I was bullied pretty consistently all through elementary school and junior high, then by high school kids had other things to think about and so did I. Nowadays that old feeling is creeping back. I was amazed at how hard I cringed at seeing multiple versions of Musk’s smirk all over the web today. I recovered a little when I had the thought that he must have dodged into a photo booth and mugged as fast as he could.
It was bad enough with 45 everywhere you looked, then it piled on with McTurtle and Ted Cruz, and now there’s a beauty pageant’s worth of identical women with identical blonde hairdo’s carefully scrolling over their shoulders. Every goddam blog and news feed has to have a big picture of one of this gang with everything they post, and it gives me the creeps—sends me right back to the days of the lunch line.
The teacher’s back is turned, there’s no referee, and the principal’s just waiting to retire. WTF? WT actual F?

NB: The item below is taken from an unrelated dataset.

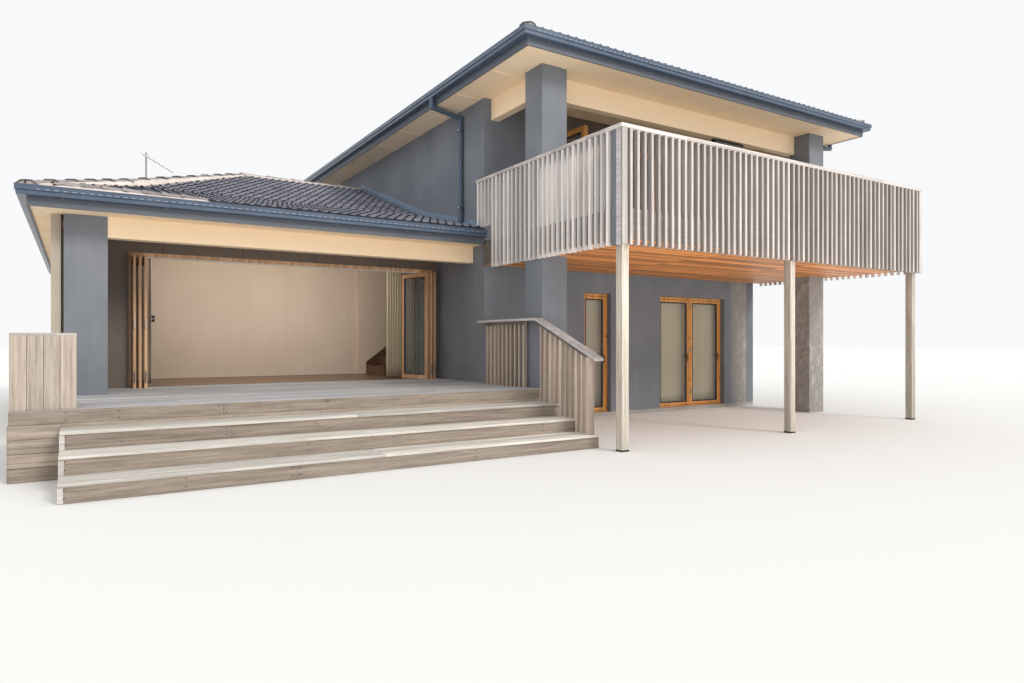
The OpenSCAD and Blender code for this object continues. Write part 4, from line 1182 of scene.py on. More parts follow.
@dataclass
class Deck:
    """Deck boards and fascia, three boarded treads, riser boards, end cladding and the planter."""

    left: float = -10.0
    right: float = BOX_LEFT
    front: float = DECK_FRONT
    back: float = DECK_BACK
    wall: float = -9.595
    side_back: float = 0.365
    steps_left: float = -9.564
    top: float = DECK_TOP
    rise: float = STEP_RISE
    going: float = STEP_GOING
    board: float = 0.09
    board_long: float = 2.4
    thick: float = 0.032
    gap: float = 0.005
    nosing: float = 0.02
    fascia: float = 0.14
    clad: float = 0.143
    cut: float = 0.0015
    joints: tuple[float, ...] = (-7.98, -7.98, -6.2, -7.49)

    def floor(self) -> None:
        """Lays the deck boards in two fields on a dark bed, and the fascia in front of them."""
        made = Shape()
        step, foot, joint = self.board + self.gap, self.top - self.fascia, self.joints[0]
        for left, right, back in ((self.wall, self.right, self.back), (self.left, self.wall, self.side_back)):
            first = self.front + 0.027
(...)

People opposing the sexual exploitation of children condemn “grooming.” I’d add that we’ve also experienced grooming for tribal divisions and violence. It’s been going on for a long time. Now that there are role models it’s out in the open, but it was always simmering on the back burner. Remember when advertising whipped up divisions between those who favored McD and those who ate Burger King? Or Ford and Chevy? I remember being struck by these silly hostile billboards in the Philly subway, so that would put it back into the 90’s. Real seventh-grade gems like “Friends don’t let friends drive Ford.”
Generations have been groomed by ads and hopped up on breakfasts of Pop Tarts and Coke in front of the TV, with supermarket tabloids giving them the inside story. I know, trash journalism is nothing new. When we were doing research on Marie Antoinette I was stunned at their versions of the National Enquirer—talk about pornographic fake news, wow.
I may finally be goaded into cutting way down on screen time. Always look for the silver lining.
This afternoon Elizabeth let me know that Edward Gibbon the historian stood only 4 ft. 8 in. But for a string of circumstances, I would have never known this.
I suppose it began when I decided to apply for Northwestern rather than Harvard, as my English teacher pushed. Had I not done so, and had not Elizabeth been bounced from U. of Michigan and forged her way into Northwestern, we might never have met. And had we not been seated across the aisle in a stage lighting class and found ourselves the only ones in the class laughing at the prof’s jokes, I would never have ventured to talk with her—I’m a very shy person. With that, life began to shape itself, though via change upon change upon change.
I’m within a couple of months of finishing writing a novel based on the David stories of the Hebrew texts, so I’m acutely sensitive to what shapes a life. How do you get from being a shepherd to being a king, and what happens then? Or being 15 and then being 80? I think we tend to see our lives as inevitable, perhaps because we can’t imagine it any other way, perhaps because we’ve absorbed too much fiction where the author has been careful to make things seem perfectly plotted and inevitable.
I just read of rat experiments that concluded that if the baby rat doesn’t get enough touch from its mom, it fails to thrive. The rat mom licks her babies a lot, and maybe more of us need that. Imagine what may be at stake.
Not that it makes a lot of difference to know that Edward Gibbon was short . I’m just fascinated at the utter crapshoot that shapes our lives. We’re born, we hop a wild camel, and we slide off where it stops. Somewhere along the way, we write a college admissions essay on where we think the camel will go.